A year and half later, Netanyahu was back at the helm in Jerusalem, with a hostile Joe Biden his counterpart in the Oval Office. The animosity was palpable. We’re now learning just how instrumental his administration was in fomenting—and funding—the anti-Netanyahu protest movement.
The Oct. 7, 2023 massacre shifted everyone’s attention to Hamas atrocities and the war in Gaza. Suddenly, after having turned a cold shoulder to the Israeli leader for the 10 months after he formed his right-wing government, Biden made a visit to the Jewish state. At that point, any of the already dwindling discussions of “peacemaking” with the Palestinians evaporated, even on the left.

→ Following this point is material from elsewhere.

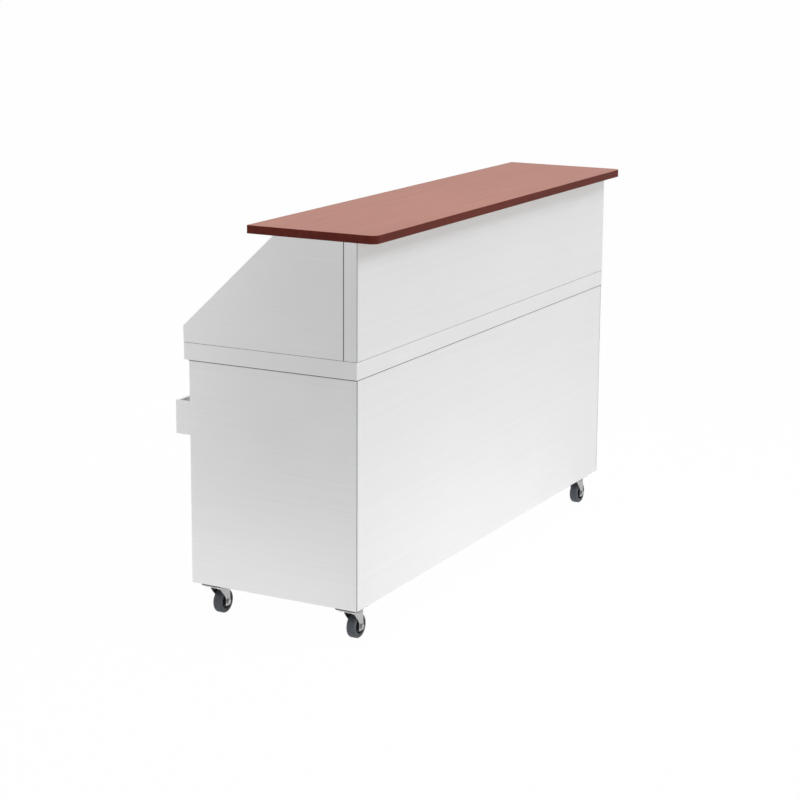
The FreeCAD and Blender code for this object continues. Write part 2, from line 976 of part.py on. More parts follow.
def speed_rail_back():
    outline = rectangle((rail_back, rail_face), (s.rail_low, s.rail_low + s.rail_back_high))
    radius = s.screw_radius + s.running
    holes = [rod(radius, (x, rail_back, z), s.sheet, "y") for x, z in rail_screw_places()]
    keep(carve(section("YZ", *rail_x, outline), *holes), "speed_rail_back")


def speed_rail_trough():
    lip = rail_front - s.rail_lip
    outline = [
        (rail_face, s.rail_low),
        (rail_front, s.rail_low),
        (rail_front, rail_top),
        (lip, rail_top),
        (lip, rail_top - s.rail_hem),
        (lip + s.sheet, rail_top - s.rail_hem),
        (lip + s.sheet, rail_top - s.sheet),
        (rail_front - s.sheet, rail_top - s.sheet),
        (rail_front - s.sheet, rail_floor),
        (rail_face, rail_floor),
    ]
    keep(section("YZ", *rail_x, outline), "speed_rail_trough")


def rail_screw_places():
    posts = [-end_post_x, -s.mid_post, s.mid_post, end_post_x]
    return [(x, z) for x in posts for z in rail_screw_heights()]


def speed_rail_end(name, side):
    x = mirrored_span(side, rail_end - s.sheet, rail_end)
    outline = rectangle((rail_back, rail_front), (s.rail_low, rail_top))
    keep(section("YZ", *x, outline), f"speed_rail_end_{name}")


def rail_screws():
    screws = []
    for x, z in rail_screw_places():
        head = rod(s.screw_head, (x, rail_face, z), s.screw_head_high, "y")
        shank = rod(s.screw_radius, (x, rail_face - s.rail_screw_length, z), s.rail_screw_length, "y")
        screws.append(join(head, shank))
    keep(group(screws), "rail_screws")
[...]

These were supplanted by an inversion of perpetrator and victim, with Israel being touted by terror-apologists abroad as the former—and Netanyahu blamed at home by his haters for the security failure on Oct. 7, as well as everything that followed.
Criticism from the right has taken a totally different form, of course. Accusations have pertained not to pity for the Gazans, but to an excess of caution in the effort to achieve “total victory.” These have included warnings about the threat of a sequel to Oct. 7 emerging from the Palestinian-controlled areas in Judea and Samaria.
But the constant terrorism emanating from that front isn’t the main impetus behind the push for annexation. No, the real reason is that Judea and Samaria constitute the biblical heartland of the Jewish people.
Israel’s hesitance to assert this fact stems from misguided fantasies of eventual peaceful coexistence and fear of international wrath. That the former has only led to the spilling of Jewish blood and the latter is a constant, no matter what Israel does, was obvious all along to the sector of the public labeled “messianic” and “extremist.”
Oct. 7 caused a host of others to wake up to the reality that ceding rights to the land of Israel arouses more, not less, antisemitism.
The Sovereignty Movement, founded in 2011, explains: “As long as there is no Israeli sovereignty, the nations of the world will continue to view us as ‘colonialist occupiers.’ The issue of Judea and Samaria will always come up for discussion, framed by the false narrative Israel introduced through the disastrous Oslo Accords in 1993: ‘land for peace.’ The application of sovereignty through a government or Knesset decision will put an end to the Arab hope for a Palestinian state west of the Jordan and to the terrorism they use to achieve it. … It is not Arab despair that fuels terrorism, but rather their hope that they still have a chance to take our land. This hope for the establishment of a state in the heart of our homeland must be eradicated once and for all.”
The Knesset’s declaration to that effect is a necessary first step in this necessary and moral endeavor. No wonder the bulk of the local press is treating it like an item not worthy of coverage.